STATED TASK: Filter the listing and keep only the lines with the word "lifts".
* * *
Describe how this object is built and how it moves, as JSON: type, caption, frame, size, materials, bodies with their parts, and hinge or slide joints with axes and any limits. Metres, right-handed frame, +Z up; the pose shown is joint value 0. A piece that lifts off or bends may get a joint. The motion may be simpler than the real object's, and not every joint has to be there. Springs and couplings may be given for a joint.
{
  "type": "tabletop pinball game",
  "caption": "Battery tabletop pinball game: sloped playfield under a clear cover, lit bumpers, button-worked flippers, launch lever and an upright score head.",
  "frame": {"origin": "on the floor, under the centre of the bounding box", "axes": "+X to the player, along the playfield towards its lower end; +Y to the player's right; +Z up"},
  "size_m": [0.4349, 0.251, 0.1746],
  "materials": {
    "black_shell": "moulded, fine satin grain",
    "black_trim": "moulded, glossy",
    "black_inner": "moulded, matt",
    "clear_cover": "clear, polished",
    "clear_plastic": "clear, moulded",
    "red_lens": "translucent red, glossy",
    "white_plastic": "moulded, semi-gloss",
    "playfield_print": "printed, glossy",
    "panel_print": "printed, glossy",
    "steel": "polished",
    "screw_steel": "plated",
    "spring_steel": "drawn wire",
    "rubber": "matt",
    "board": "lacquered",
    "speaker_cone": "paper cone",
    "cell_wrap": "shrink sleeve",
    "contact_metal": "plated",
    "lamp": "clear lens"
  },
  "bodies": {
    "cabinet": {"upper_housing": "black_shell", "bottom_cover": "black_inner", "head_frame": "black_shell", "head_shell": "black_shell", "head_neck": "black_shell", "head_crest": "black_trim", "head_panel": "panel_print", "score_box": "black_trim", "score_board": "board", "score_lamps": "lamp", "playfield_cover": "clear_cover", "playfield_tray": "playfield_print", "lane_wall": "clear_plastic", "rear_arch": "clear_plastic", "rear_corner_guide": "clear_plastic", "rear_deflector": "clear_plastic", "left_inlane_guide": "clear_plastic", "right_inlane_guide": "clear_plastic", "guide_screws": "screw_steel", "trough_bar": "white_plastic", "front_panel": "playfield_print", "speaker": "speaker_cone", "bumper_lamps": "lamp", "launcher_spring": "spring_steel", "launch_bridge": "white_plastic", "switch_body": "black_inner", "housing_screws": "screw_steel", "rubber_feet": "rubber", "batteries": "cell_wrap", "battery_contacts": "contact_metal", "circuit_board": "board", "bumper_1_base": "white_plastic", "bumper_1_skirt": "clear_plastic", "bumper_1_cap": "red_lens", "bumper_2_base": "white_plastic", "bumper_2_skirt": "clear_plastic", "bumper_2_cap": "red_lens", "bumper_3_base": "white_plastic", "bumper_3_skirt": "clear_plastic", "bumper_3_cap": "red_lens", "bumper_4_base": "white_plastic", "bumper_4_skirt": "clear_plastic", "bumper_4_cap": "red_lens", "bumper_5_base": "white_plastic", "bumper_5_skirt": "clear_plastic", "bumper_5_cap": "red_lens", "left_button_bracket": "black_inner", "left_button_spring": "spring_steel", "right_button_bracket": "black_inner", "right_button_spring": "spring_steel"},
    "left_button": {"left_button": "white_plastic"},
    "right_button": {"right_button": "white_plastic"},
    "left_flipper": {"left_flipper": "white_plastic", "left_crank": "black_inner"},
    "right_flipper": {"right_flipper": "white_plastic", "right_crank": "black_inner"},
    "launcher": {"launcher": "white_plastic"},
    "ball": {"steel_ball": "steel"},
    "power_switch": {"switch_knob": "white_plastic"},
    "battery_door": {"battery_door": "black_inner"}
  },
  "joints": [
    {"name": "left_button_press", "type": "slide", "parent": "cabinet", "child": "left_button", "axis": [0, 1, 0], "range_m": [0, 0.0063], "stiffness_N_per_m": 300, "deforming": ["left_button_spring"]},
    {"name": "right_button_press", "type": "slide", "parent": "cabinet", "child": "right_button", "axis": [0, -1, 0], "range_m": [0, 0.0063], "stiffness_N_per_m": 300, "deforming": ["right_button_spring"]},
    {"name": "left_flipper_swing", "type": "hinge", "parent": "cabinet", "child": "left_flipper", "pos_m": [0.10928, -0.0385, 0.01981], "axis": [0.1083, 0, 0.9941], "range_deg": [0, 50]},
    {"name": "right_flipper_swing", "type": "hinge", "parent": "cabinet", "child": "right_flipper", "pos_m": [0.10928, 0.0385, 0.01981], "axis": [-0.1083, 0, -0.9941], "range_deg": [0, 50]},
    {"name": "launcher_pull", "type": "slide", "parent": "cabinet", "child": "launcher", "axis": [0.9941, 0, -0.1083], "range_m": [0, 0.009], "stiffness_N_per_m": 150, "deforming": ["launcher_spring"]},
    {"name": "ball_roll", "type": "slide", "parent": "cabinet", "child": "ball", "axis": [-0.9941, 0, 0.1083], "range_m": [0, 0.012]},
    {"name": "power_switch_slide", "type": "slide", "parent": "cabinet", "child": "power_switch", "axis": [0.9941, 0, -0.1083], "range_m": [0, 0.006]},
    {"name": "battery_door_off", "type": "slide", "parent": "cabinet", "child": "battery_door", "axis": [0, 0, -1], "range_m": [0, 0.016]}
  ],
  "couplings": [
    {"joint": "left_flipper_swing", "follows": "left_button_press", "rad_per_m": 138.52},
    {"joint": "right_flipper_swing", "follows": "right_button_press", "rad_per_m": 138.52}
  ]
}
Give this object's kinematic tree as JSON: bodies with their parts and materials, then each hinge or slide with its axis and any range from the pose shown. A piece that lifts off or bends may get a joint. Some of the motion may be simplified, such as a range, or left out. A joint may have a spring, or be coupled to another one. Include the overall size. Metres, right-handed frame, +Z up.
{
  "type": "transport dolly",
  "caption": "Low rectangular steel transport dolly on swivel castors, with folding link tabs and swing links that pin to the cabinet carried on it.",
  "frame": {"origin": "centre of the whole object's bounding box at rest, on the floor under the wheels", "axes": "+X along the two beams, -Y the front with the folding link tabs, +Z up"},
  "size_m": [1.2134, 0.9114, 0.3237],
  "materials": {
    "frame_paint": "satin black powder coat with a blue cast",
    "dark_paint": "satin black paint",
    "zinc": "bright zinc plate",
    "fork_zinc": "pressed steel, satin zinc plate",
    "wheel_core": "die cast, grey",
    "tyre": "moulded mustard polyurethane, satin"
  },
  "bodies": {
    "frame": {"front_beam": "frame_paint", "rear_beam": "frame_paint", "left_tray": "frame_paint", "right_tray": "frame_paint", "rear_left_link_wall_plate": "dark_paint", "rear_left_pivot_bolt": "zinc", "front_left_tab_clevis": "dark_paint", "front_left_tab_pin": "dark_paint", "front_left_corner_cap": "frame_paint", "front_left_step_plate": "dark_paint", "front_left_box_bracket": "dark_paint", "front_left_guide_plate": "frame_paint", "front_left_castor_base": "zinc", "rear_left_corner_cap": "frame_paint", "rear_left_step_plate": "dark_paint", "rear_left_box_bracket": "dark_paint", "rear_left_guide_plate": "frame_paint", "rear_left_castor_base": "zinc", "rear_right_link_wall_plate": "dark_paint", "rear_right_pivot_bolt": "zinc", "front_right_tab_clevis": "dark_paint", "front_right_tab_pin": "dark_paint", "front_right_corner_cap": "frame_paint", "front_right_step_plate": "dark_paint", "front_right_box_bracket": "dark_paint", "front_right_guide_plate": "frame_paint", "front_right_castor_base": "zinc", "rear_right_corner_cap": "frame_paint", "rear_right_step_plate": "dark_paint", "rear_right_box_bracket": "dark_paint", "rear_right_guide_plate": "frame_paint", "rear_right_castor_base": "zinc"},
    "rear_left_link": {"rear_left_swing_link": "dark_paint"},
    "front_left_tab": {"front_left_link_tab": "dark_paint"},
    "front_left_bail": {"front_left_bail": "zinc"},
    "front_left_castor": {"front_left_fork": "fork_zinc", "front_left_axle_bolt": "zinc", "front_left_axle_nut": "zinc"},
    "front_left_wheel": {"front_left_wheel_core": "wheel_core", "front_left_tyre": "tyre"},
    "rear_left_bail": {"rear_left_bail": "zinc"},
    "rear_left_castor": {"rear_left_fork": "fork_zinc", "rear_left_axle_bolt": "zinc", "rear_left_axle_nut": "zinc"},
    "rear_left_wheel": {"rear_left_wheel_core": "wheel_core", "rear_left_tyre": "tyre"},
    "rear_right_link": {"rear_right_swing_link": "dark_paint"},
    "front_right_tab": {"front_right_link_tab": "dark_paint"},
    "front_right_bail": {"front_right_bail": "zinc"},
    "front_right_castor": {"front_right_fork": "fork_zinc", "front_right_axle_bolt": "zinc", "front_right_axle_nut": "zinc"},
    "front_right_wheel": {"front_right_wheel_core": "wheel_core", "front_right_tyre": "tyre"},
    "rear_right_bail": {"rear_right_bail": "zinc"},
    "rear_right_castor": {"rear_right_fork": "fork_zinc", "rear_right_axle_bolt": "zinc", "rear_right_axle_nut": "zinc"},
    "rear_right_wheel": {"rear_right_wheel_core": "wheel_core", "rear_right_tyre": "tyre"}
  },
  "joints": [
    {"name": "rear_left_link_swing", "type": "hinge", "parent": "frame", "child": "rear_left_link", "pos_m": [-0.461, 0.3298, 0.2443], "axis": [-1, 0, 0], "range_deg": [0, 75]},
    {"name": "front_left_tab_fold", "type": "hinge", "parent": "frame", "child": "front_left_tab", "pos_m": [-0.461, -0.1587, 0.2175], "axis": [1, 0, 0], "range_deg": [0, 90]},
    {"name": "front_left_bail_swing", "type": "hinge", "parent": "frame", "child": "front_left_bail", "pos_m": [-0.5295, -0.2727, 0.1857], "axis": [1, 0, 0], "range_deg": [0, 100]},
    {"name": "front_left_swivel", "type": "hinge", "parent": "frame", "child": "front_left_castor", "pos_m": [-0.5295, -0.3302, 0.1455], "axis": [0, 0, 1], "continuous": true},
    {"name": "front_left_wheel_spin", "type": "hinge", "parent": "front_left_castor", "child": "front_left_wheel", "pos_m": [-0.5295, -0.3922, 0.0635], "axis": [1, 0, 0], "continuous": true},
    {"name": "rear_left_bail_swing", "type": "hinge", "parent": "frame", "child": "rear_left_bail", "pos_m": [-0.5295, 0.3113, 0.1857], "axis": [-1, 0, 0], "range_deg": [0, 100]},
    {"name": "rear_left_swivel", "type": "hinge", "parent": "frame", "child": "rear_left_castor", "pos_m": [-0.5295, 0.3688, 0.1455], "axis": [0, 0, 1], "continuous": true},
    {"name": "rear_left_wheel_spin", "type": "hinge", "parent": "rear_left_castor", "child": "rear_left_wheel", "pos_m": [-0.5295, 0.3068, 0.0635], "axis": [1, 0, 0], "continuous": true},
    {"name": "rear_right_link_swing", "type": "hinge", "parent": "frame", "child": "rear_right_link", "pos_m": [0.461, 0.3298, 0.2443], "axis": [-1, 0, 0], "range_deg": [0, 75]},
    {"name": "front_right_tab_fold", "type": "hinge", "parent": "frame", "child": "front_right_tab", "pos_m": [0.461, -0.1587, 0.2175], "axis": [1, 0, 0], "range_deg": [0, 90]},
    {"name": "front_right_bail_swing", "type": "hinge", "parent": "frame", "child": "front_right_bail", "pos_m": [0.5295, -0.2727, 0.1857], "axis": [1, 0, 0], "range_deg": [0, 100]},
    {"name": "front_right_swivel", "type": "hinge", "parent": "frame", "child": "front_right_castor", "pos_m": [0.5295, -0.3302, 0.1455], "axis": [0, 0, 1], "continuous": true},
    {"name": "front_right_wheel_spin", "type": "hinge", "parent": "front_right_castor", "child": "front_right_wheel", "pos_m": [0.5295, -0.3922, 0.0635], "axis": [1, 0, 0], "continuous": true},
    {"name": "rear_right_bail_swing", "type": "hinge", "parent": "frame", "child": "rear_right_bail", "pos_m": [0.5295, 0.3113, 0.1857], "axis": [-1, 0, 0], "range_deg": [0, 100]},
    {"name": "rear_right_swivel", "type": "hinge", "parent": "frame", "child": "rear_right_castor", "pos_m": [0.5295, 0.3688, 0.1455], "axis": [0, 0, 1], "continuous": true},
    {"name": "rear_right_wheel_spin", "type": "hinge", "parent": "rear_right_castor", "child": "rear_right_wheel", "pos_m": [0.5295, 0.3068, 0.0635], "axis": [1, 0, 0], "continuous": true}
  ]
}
* * *
EXERCISE RESULT:
Describe how this object is built and how it moves, as JSON: type, caption, frame, size, materials, bodies with their parts, and hinge or slide joints with axes and any limits. Metres, right-handed frame, +Z up; the pose shown is joint value 0. A piece that lifts off or bends may get a joint. The motion may be simpler than the real object's, and not every joint has to be there. Springs and couplings may be given for a joint.
Give this object's kinematic tree as JSON: bodies with their parts and materials, then each hinge or slide with its axis and any range from the pose shown. A piece that lifts off or bends may get a joint. Some of the motion may be simplified, such as a range, or left out. A joint may have a spring, or be coupled to another one. Include the overall size. Metres, right-handed frame, +Z up.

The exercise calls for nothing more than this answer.